### What is asked
Output the data that follows exactly, line for line.

# Start of Supplied data

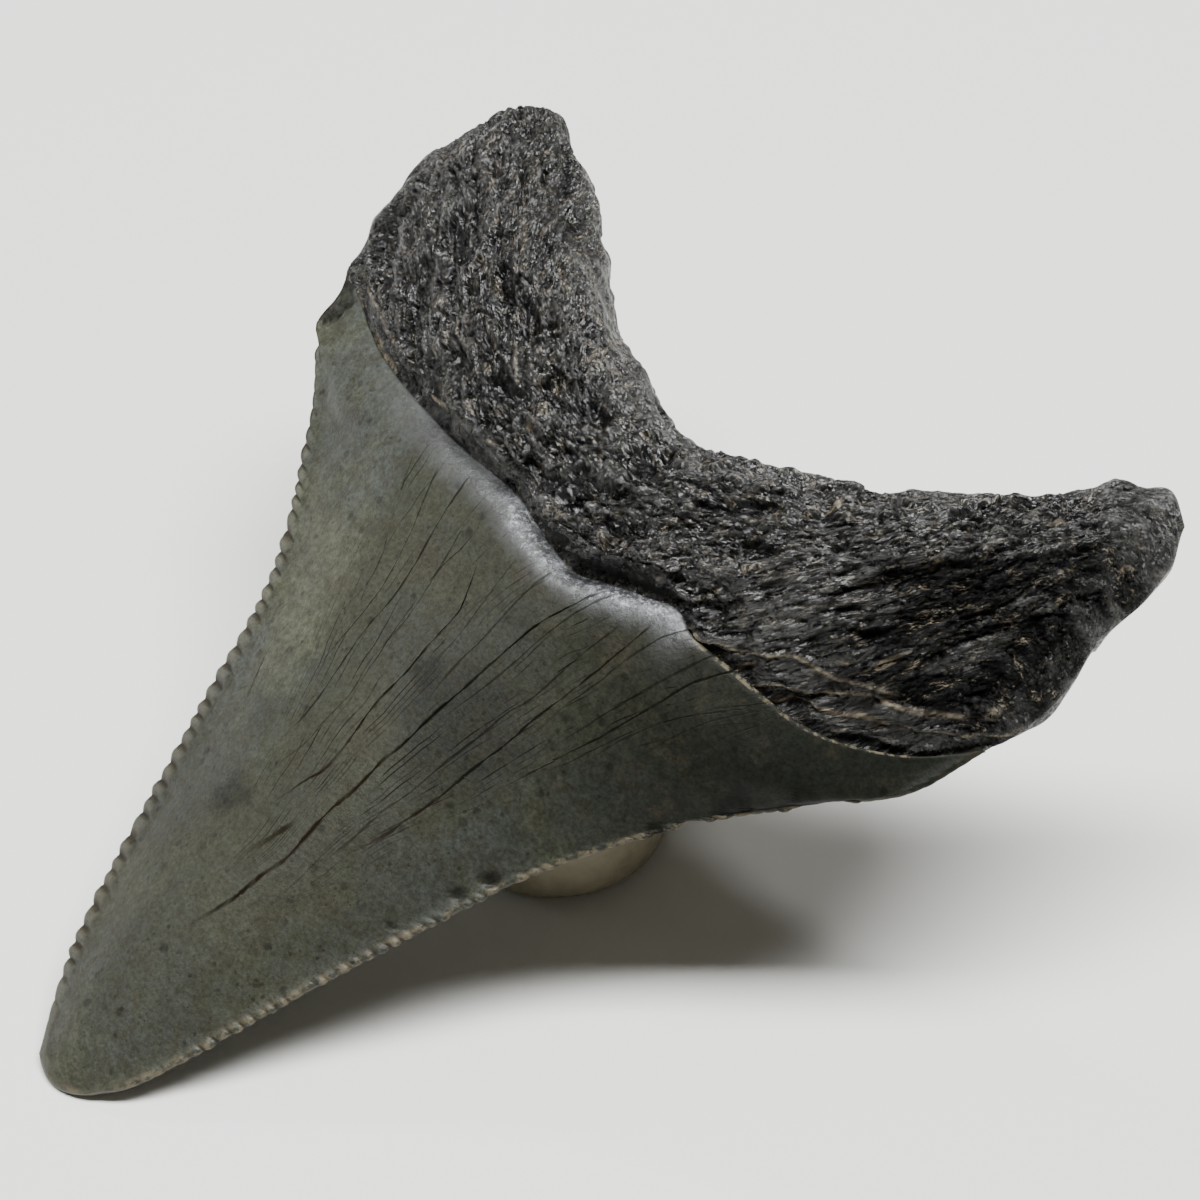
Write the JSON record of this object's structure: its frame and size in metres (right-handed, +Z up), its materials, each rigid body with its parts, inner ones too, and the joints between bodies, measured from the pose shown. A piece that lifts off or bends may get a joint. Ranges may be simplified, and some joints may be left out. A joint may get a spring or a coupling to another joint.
{
  "type": "fossil megalodon tooth on a prop",
  "caption": "Fossil megalodon tooth with a serrated crown and a rough forked root, leaning with its tip down on a short round prop.",
  "frame": {"origin": "centre of the footprint, on the surface that the prop and the tooth's tip stand on", "axes": "+Z up, +X from the tip's side to the right-hand root lobe as the display face is seen, +Y away from the viewer"},
  "size_m": [0.0568, 0.0494, 0.0267],
  "materials": {
    "fossil": "satin enamel, rough dark root",
    "putty": "matte cream"
  },
  "bodies": {
    "root": {"tooth": "fossil", "prop": "putty"}
  },
  "joints": []
}
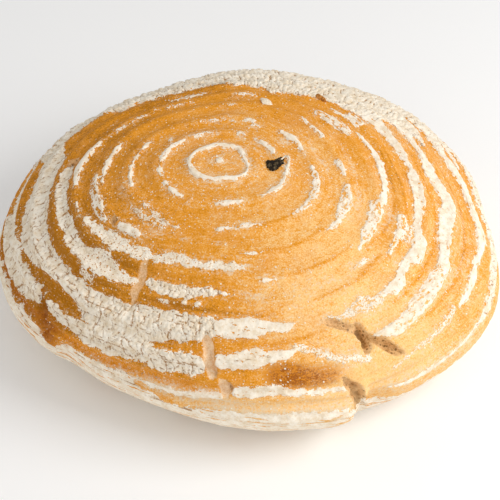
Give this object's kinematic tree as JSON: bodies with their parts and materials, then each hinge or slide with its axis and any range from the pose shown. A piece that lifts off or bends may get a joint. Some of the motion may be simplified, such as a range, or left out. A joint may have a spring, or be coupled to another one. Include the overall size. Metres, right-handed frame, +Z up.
{
  "type": "sourdough loaf",
  "caption": "Whole round sourdough loaf with concentric flour rings from its proofing basket, torn crust at the front and a flat base.",
  "frame": {"origin": "middle of the loaf's box on its flat base", "axes": "+Z up through the crown, -Y towards the torn front, +X to the right seen from the front"},
  "size_m": [0.2473, 0.2365, 0.095],
  "materials": {
    "crust": "dry baked crust with dusted flour"
  },
  "bodies": {
    "root": {"loaf": "crust"}
  },
  "joints": []
}
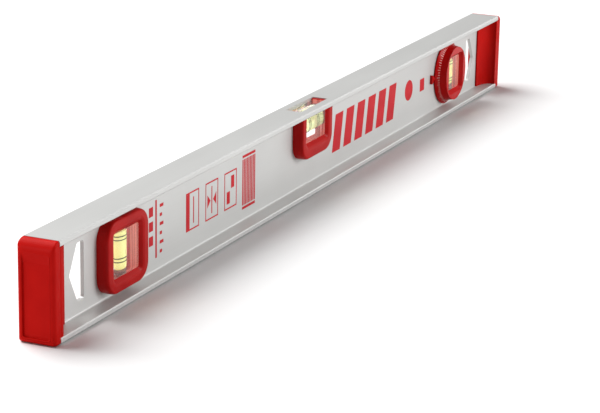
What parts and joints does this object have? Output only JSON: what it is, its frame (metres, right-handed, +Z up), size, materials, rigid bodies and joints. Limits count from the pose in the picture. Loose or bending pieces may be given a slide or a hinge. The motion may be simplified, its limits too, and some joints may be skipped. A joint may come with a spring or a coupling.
{
  "type": "spirit level",
  "caption": "I-section aluminium spirit level with red end caps, a plumb vial, a level vial also read from above, and a turning angle dial.",
  "frame": {"origin": "middle of the lower measuring face, under the centre of the beam", "axes": "+X runs along the beam towards the dial, -Y is the front face and +Z is up, away from the lower measuring face"},
  "size_m": [0.6, 0.02, 0.05],
  "materials": {
    "aluminium": "fine satin anodised extrusion with a faint draw grain along its length",
    "cap_red": "satin moulded red plastic",
    "housing_red": "satin moulded red plastic",
    "dial_red": "satin moulded dark red plastic",
    "pointer_red": "satin moulded red plastic",
    "acrylic": "polished clear acrylic",
    "vial_fluid": "clear yellow-green vial fluid",
    "vial_ring": "matt black marking band",
    "vial_plug": "satin grey-pink sealing plug",
    "rubber": "black nitrile rubber"
  },
  "bodies": {
    "level": {"beam": "aluminium", "left_end_cap": "cap_red", "right_end_cap": "cap_red", "plumb_front_frame": "housing_red", "plumb_rear_frame": "housing_red", "plumb_vial_block": "acrylic", "plumb_vial_plug": "vial_plug", "plumb_vial_fluid": "vial_fluid", "plumb_vial_rings": "vial_ring", "centre_front_frame": "housing_red", "centre_rear_frame": "housing_red", "centre_vial_block": "acrylic", "centre_vial_plug": "vial_plug", "centre_vial_fluid": "vial_fluid", "centre_vial_rings": "vial_ring", "dial_bearing_ring": "dial_red", "front_pointer": "pointer_red", "rear_pointer": "pointer_red"},
    "dial": {"dial_friction_ring": "rubber", "dial_front_shell": "dial_red", "dial_rear_shell": "dial_red", "dial_vial_block": "acrylic", "dial_vial_plug": "vial_plug", "dial_vial_fluid": "vial_fluid", "dial_vial_rings": "vial_ring"}
  },
  "joints": [
    {"name": "dial_turn", "type": "hinge", "parent": "level", "child": "dial", "pos_m": [0.2188, 0, 0.0253], "axis": [0, -1, 0], "continuous": true}
  ]
}
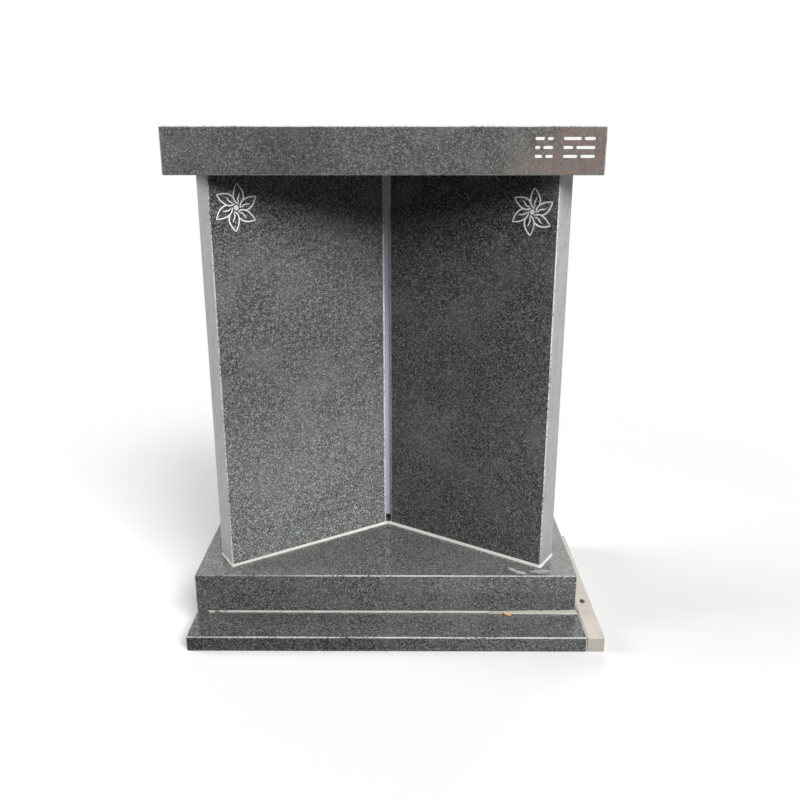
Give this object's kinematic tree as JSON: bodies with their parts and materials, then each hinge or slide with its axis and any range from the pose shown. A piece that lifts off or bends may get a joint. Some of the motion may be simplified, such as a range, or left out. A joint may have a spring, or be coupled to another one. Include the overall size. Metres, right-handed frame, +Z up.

# End of Supplied data

### Answer to the task
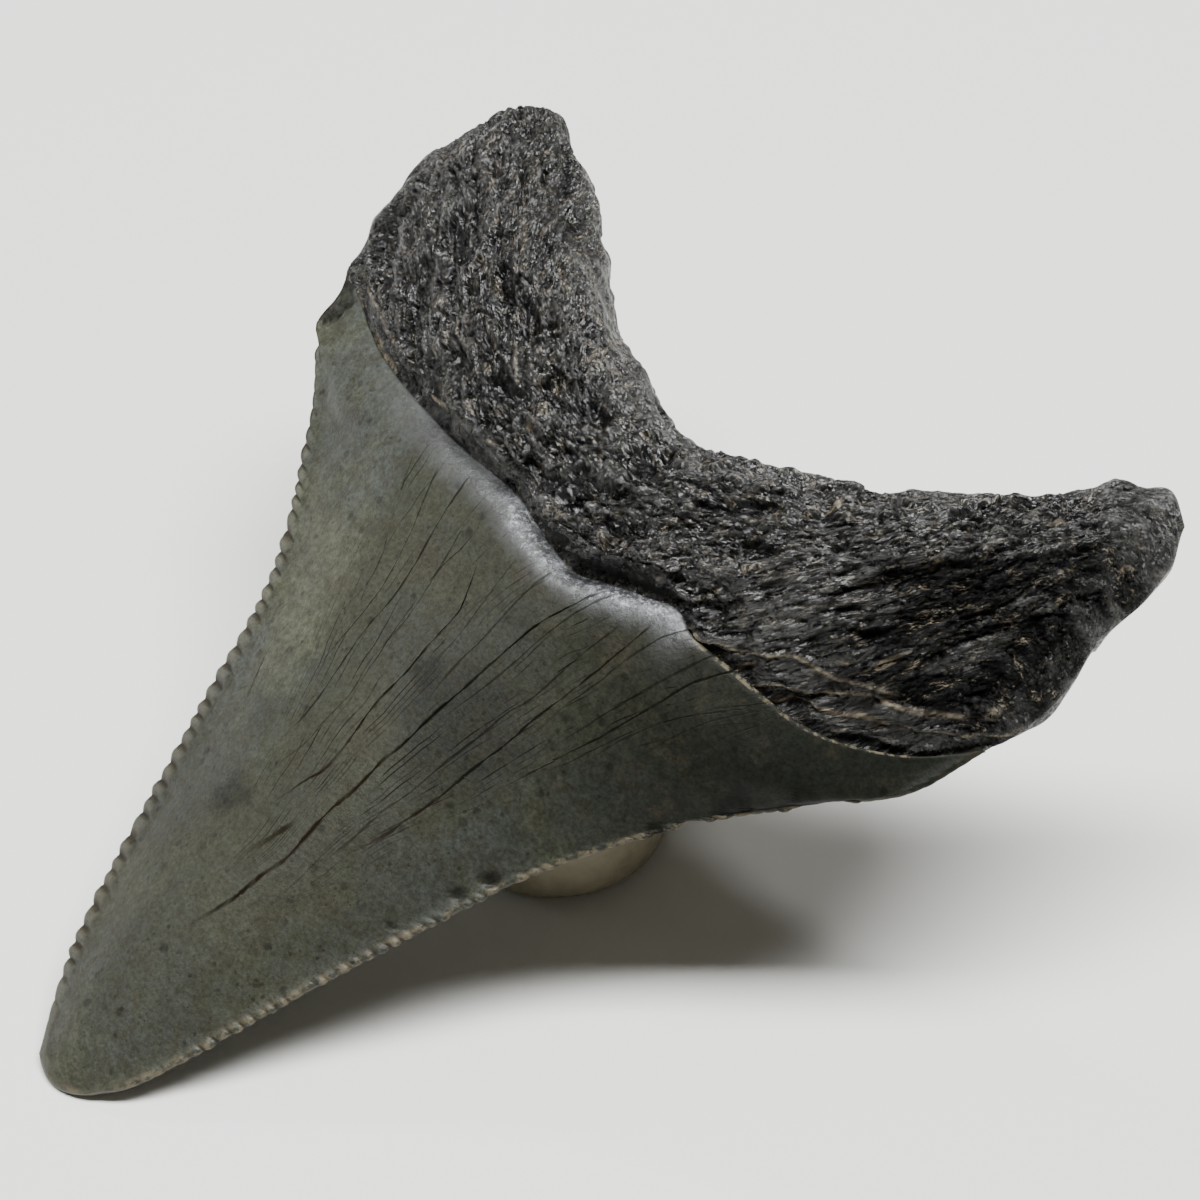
Write the JSON record of this object's structure: its frame and size in metres (right-handed, +Z up), its materials, each rigid body with its parts, inner ones too, and the joints between bodies, measured from the pose shown. A piece that lifts off or bends may get a joint. Ranges may be simplified, and some joints may be left out. A joint may get a spring or a coupling to another joint.
{
  "type": "fossil megalodon tooth on a prop",
  "caption": "Fossil megalodon tooth with a serrated crown and a rough forked root, leaning with its tip down on a short round prop.",
  "frame": {"origin": "centre of the footprint, on the surface that the prop and the tooth's tip stand on", "axes": "+Z up, +X from the tip's side to the right-hand root lobe as the display face is seen, +Y away from the viewer"},
  "size_m": [0.0568, 0.0494, 0.0267],
  "materials": {
    "fossil": "satin enamel, rough dark root",
    "putty": "matte cream"
  },
  "bodies": {
    "root": {"tooth": "fossil", "prop": "putty"}
  },
  "joints": []
}
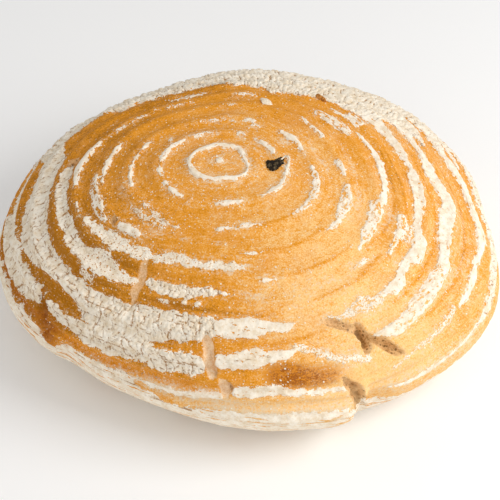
Give this object's kinematic tree as JSON: bodies with their parts and materials, then each hinge or slide with its axis and any range from the pose shown. A piece that lifts off or bends may get a joint. Some of the motion may be simplified, such as a range, or left out. A joint may have a spring, or be coupled to another one. Include the overall size. Metres, right-handed frame, +Z up.
{
  "type": "sourdough loaf",
  "caption": "Whole round sourdough loaf with concentric flour rings from its proofing basket, torn crust at the front and a flat base.",
  "frame": {"origin": "middle of the loaf's box on its flat base", "axes": "+Z up through the crown, -Y towards the torn front, +X to the right seen from the front"},
  "size_m": [0.2473, 0.2365, 0.095],
  "materials": {
    "crust": "dry baked crust with dusted flour"
  },
  "bodies": {
    "root": {"loaf": "crust"}
  },
  "joints": []
}
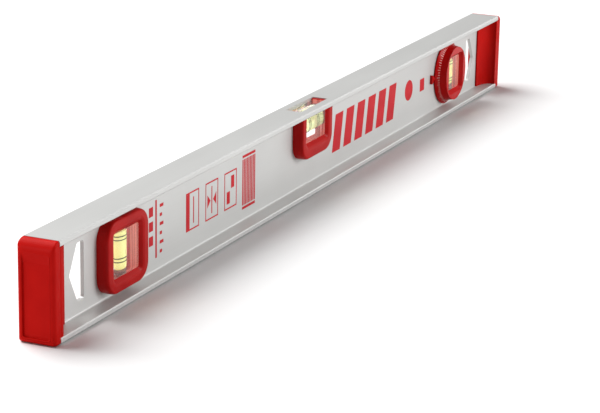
What parts and joints does this object have? Output only JSON: what it is, its frame (metres, right-handed, +Z up), size, materials, rigid bodies and joints. Limits count from the pose in the picture. Loose or bending pieces may be given a slide or a hinge. The motion may be simplified, its limits too, and some joints may be skipped. A joint may come with a spring or a coupling.
{
  "type": "spirit level",
  "caption": "I-section aluminium spirit level with red end caps, a plumb vial, a level vial also read from above, and a turning angle dial.",
  "frame": {"origin": "middle of the lower measuring face, under the centre of the beam", "axes": "+X runs along the beam towards the dial, -Y is the front face and +Z is up, away from the lower measuring face"},
  "size_m": [0.6, 0.02, 0.05],
  "materials": {
    "aluminium": "fine satin anodised extrusion with a faint draw grain along its length",
    "cap_red": "satin moulded red plastic",
    "housing_red": "satin moulded red plastic",
    "dial_red": "satin moulded dark red plastic",
    "pointer_red": "satin moulded red plastic",
    "acrylic": "polished clear acrylic",
    "vial_fluid": "clear yellow-green vial fluid",
    "vial_ring": "matt black marking band",
    "vial_plug": "satin grey-pink sealing plug",
    "rubber": "black nitrile rubber"
  },
  "bodies": {
    "level": {"beam": "aluminium", "left_end_cap": "cap_red", "right_end_cap": "cap_red", "plumb_front_frame": "housing_red", "plumb_rear_frame": "housing_red", "plumb_vial_block": "acrylic", "plumb_vial_plug": "vial_plug", "plumb_vial_fluid": "vial_fluid", "plumb_vial_rings": "vial_ring", "centre_front_frame": "housing_red", "centre_rear_frame": "housing_red", "centre_vial_block": "acrylic", "centre_vial_plug": "vial_plug", "centre_vial_fluid": "vial_fluid", "centre_vial_rings": "vial_ring", "dial_bearing_ring": "dial_red", "front_pointer": "pointer_red", "rear_pointer": "pointer_red"},
    "dial": {"dial_friction_ring": "rubber", "dial_front_shell": "dial_red", "dial_rear_shell": "dial_red", "dial_vial_block": "acrylic", "dial_vial_plug": "vial_plug", "dial_vial_fluid": "vial_fluid", "dial_vial_rings": "vial_ring"}
  },
  "joints": [
    {"name": "dial_turn", "type": "hinge", "parent": "level", "child": "dial", "pos_m": [0.2188, 0, 0.0253], "axis": [0, -1, 0], "continuous": true}
  ]
}
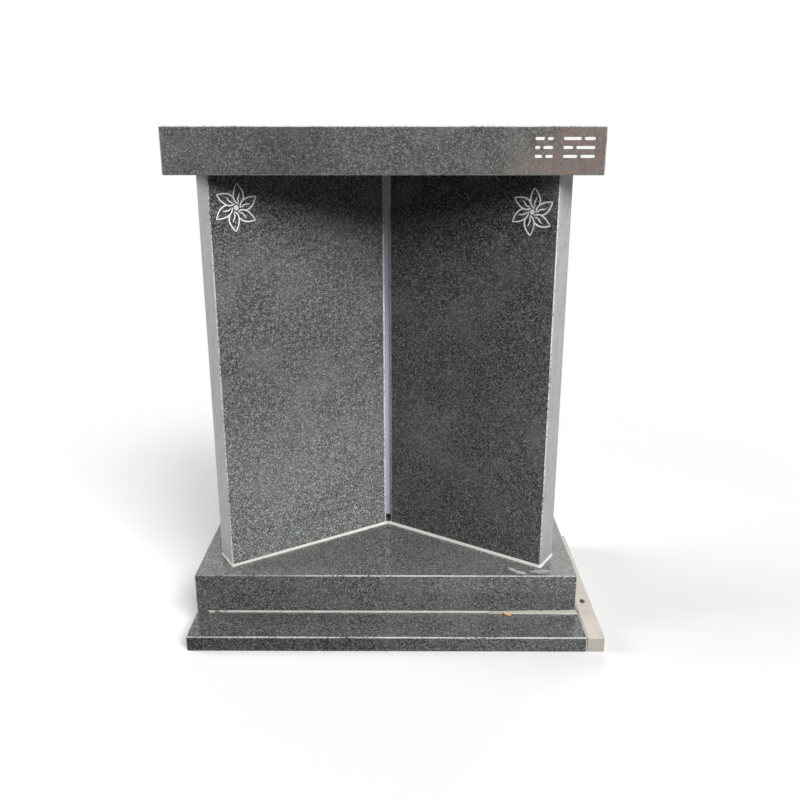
Give this object's kinematic tree as JSON: bodies with their parts and materials, then each hinge or slide with its axis and any range from the pose shown. A piece that lifts off or bends may get a joint. Some of the motion may be simplified, such as a range, or left out. A joint may have a spring, or be coupled to another one. Include the overall size. Metres, right-handed frame, +Z up.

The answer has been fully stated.